All-in-all it does seem like the universities will prefer to lose some percentage of their lives over their livelihoods. On the current path, a 3rd spike seems likely.

Perhaps this is because he's a professor of marketing and unaware, but I would've thought any such analysis would include the huge amounts of $ that universities get from doing federally (and other) funded research. Because that factor basically tells me how much they will hurt (or not) by classes being canceled, more than his other mentioned factors. All he talks about is student tuition fees and endowment, as if schools only have those 2 things to burn through.

Universities heavy on research funding have a revenue source and working population base probably equal or greater than the undergrad population, and are much less likely to fold. Undergraduate education and its revenues are in comparison (to use a term from a favorite professor) a pimple on the ass of graduate and professional research funds for those institutions.

Any colleges/universities that are heavily dependent on undergrads and the tuition they pay (at full unsubsidized rack rate, having little to no science research revenue) are the ones most at risk. I.e. the Sarah Lawrences of this world.

Galloway is specifically calling out the threat to schools getting most of their revenue from tuition and not from research, spin-offs, and endowments.
Uh, sports too. Maybe sports especially.

Stanford just cancelled 11 different sports due to funding issues. Yes, Stanford. [0]

If NCAA football is cancelled, the number of schools closing for good will get much bigger.

[0] - https://news.stanford.edu/2020/07/08/athletics-faq/

It seems to me that most schools with substantial D1 football revenues are also R1 universities.
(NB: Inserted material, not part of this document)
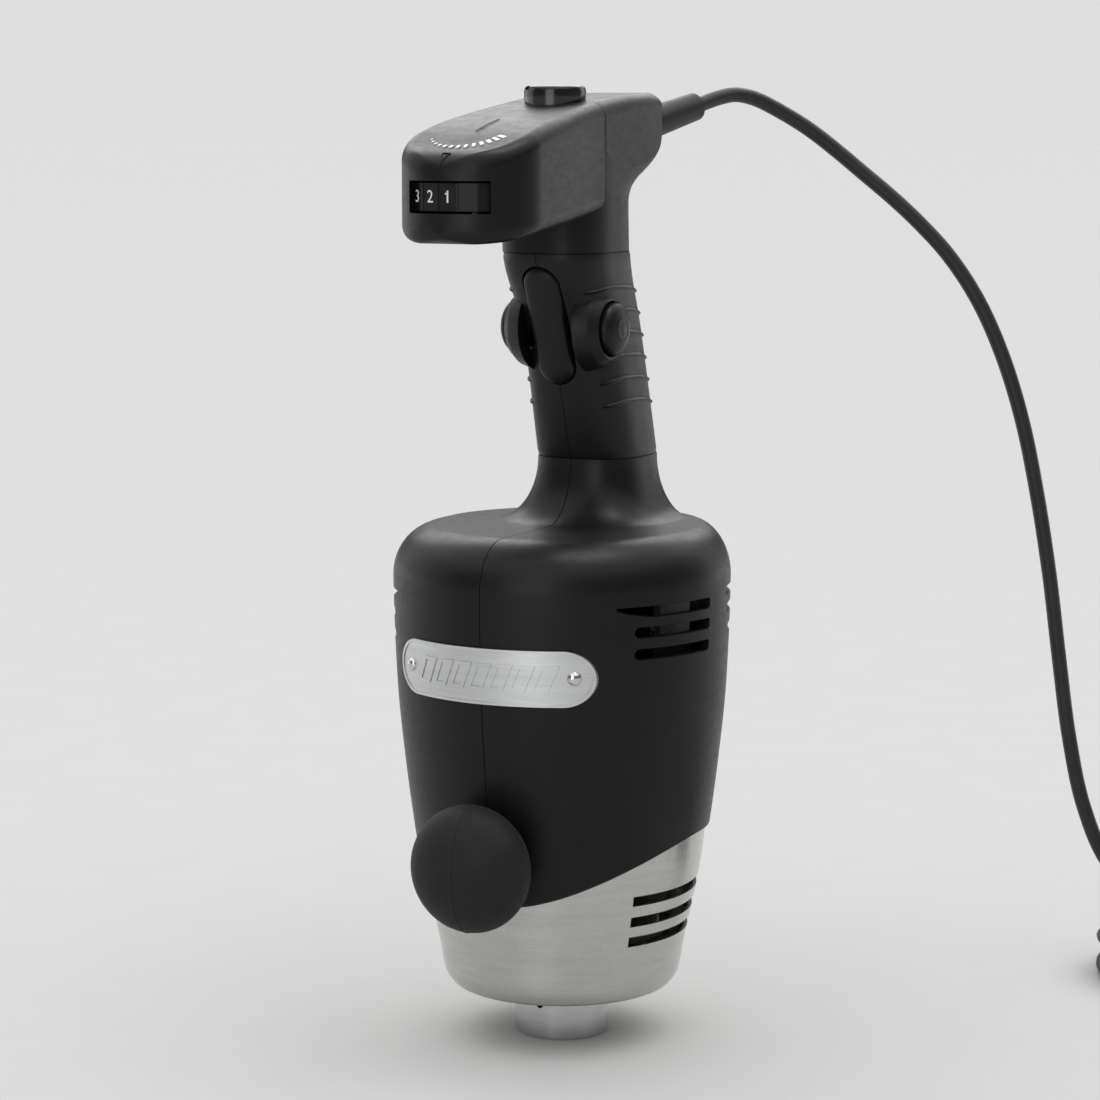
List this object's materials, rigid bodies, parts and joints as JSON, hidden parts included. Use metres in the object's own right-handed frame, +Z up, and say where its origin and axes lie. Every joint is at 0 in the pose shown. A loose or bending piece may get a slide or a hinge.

Thinking of the "P5" football conferences(SEC, Big 10, 12, PAC 12, ACC) I am not coming up with many low research activity schools.
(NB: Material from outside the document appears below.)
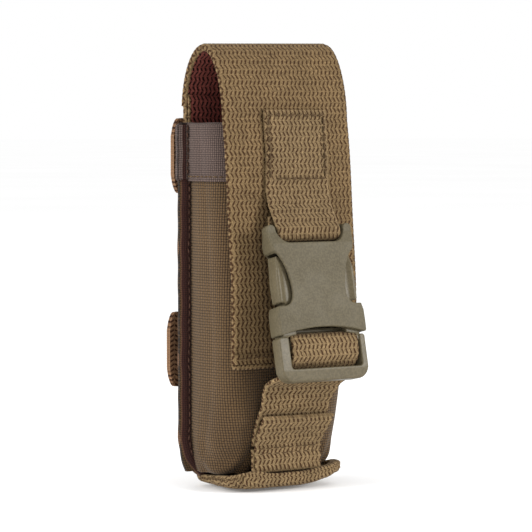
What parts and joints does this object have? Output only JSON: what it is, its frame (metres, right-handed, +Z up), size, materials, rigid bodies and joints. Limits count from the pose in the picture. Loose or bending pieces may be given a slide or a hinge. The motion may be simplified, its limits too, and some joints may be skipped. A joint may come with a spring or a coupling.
{
  "type": "webbing tool pouch",
  "caption": "Narrow fabric tool pouch closed by an arched webbing flap, with an adjustable strap and side-release buckle, and a snap strap behind.",
  "frame": {"origin": "middle of the rear face of the upper back band, the face that rests on the carrier", "axes": "+Z up along the pouch, +Y out of its back towards the carrier, +X to the pouch's left seen from the wearer, the right of a front view"},
  "size_m": [0.0584, 0.0561, 0.1475],
  "materials": {
    "webbing": "khaki nylon webbing in a coarse zigzag weave",
    "cordura": "coyote brown coated nylon in a plain weave, dull",
    "hem_tape": "grey-brown woven tape",
    "binding": "brown binding tape",
    "buckle_plastic": "olive-tan moulded acetal, satin with a fine grain",
    "snap_metal": "dark brown lacquered brass"
  },
  "bodies": {
    "pocket": {"back_panel": "cordura", "back_webbing": "webbing", "body_shell": "cordura", "mouth_hem_tape": "hem_tape", "seam_binding_left": "binding", "seam_binding_right": "binding", "base_webbing": "webbing", "back_band_upper": "webbing", "back_band_lower": "webbing", "attachment_strap_anchor": "webbing", "snap_post": "snap_metal", "lower_strap_anchor": "webbing"},
    "flap_rear": {"flap_arch": "webbing"},
    "flap_front": {"flap_front": "webbing", "flap_tip": "webbing", "flap_hem": "webbing", "upper_strap": "webbing"},
    "strap_link": {"upper_strap_loop": "webbing"},
    "buckle_female": {"buckle_female": "buckle_plastic"},
    "lower_strap": {"lower_strap": "webbing", "lower_strap_tab": "webbing"},
    "buckle_male": {"buckle_male_frame": "buckle_plastic", "ladder_loop": "webbing"},
    "prong_left": {"buckle_prong_left": "buckle_plastic"},
    "prong_right": {"buckle_prong_right": "buckle_plastic"},
    "snap_strap": {"attachment_strap": "webbing", "snap_socket": "snap_metal", "snap_cap": "snap_metal"}
  },
  "joints": [
    {"name": "flap_hinge", "type": "hinge", "parent": "pocket", "child": "flap_rear", "pos_m": [0, -0.0024, 0.017], "axis": [-1, 0, 0], "range_deg": [0, 90], "deforming": ["flap_tip", "flap_hem"]},
    {"name": "flap_unroll", "type": "hinge", "parent": "flap_rear", "child": "flap_front", "pos_m": [0, -0.0157, 0.0375], "axis": [-1, 0, 0], "range_deg": [0, 100]},
    {"name": "upper_strap_flex", "type": "hinge", "parent": "flap_front", "child": "strap_link", "pos_m": [0, -0.0341, -0.0116], "axis": [-1, 0, 0], "range_deg": [0, 60]},
    {"name": "female_pivot", "type": "hinge", "parent": "strap_link", "child": "buckle_female", "pos_m": [0, -0.03898, -0.02514], "axis": [-1, 0, 0], "range_deg": [0, 40]},
    {"name": "lower_strap_swing", "type": "hinge", "parent": "pocket", "child": "lower_strap", "pos_m": [0, -0.0301, -0.0968], "axis": [1, 0, 0], "range_deg": [0, 90]},
    {"name": "buckle_release", "type": "slide", "parent": "lower_strap", "child": "buckle_male", "axis": [0, -0.2199, -0.9755], "range_m": [0, 0.027], "deforming": ["lower_strap"]},
    {"name": "prong_left_squeeze", "type": "hinge", "parent": "buckle_male", "child": "prong_left", "pos_m": [0.013, -0.04624, -0.05733], "axis": [0, -0.9755, 0.2199], "range_deg": [0, 9], "stiffness_Nm_per_rad": 0.02, "deforming": ["buckle_prong_left"]},
    {"name": "prong_right_squeeze", "type": "hinge", "parent": "buckle_male", "child": "prong_right", "pos_m": [-0.013, -0.04624, -0.05733], "axis": [0, 0.9755, -0.2199], "range_deg": [0, 9], "stiffness_Nm_per_rad": 0.02, "deforming": ["buckle_prong_right"]},
    {"name": "snap_strap_hinge", "type": "hinge", "parent": "pocket", "child": "snap_strap", "pos_m": [0, -0.00035, -0.02183], "axis": [1, 0, 0], "range_deg": [0, 90]}
  ]
}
I think the schools that are likely to shutter are small non prestigious private teaching oriented universities/colleges, very few of which I think are substantially football revenue driven.

I think it's going to be much, much higher.
Meanwhile, outside of the US, we're looking to hire 30 new TT faculty.
Scott Galloway should spend less time making predictions and building his brand, and more time working to improve outcomes for these valuable institutions.
What value and at what cost? Perhaps if this is how a prominent faculty member behaves you might wanna think about it.
For those interested in past predictions as a track record, I found Scott's previous predictions here:

2018-2019: https://www.profgalloway.com/2019-predictions

2019-2020: https://www.profgalloway.com/2020-predictions

Though some of his predictions are shaky because they don't provide a timeline. Scott Alexander used to do predictions w/ deadlines + estimated probability. If all goes well you should be able to map your predictions on a perfect line, x axis representing estimated probability and y representing actual percentage which happened.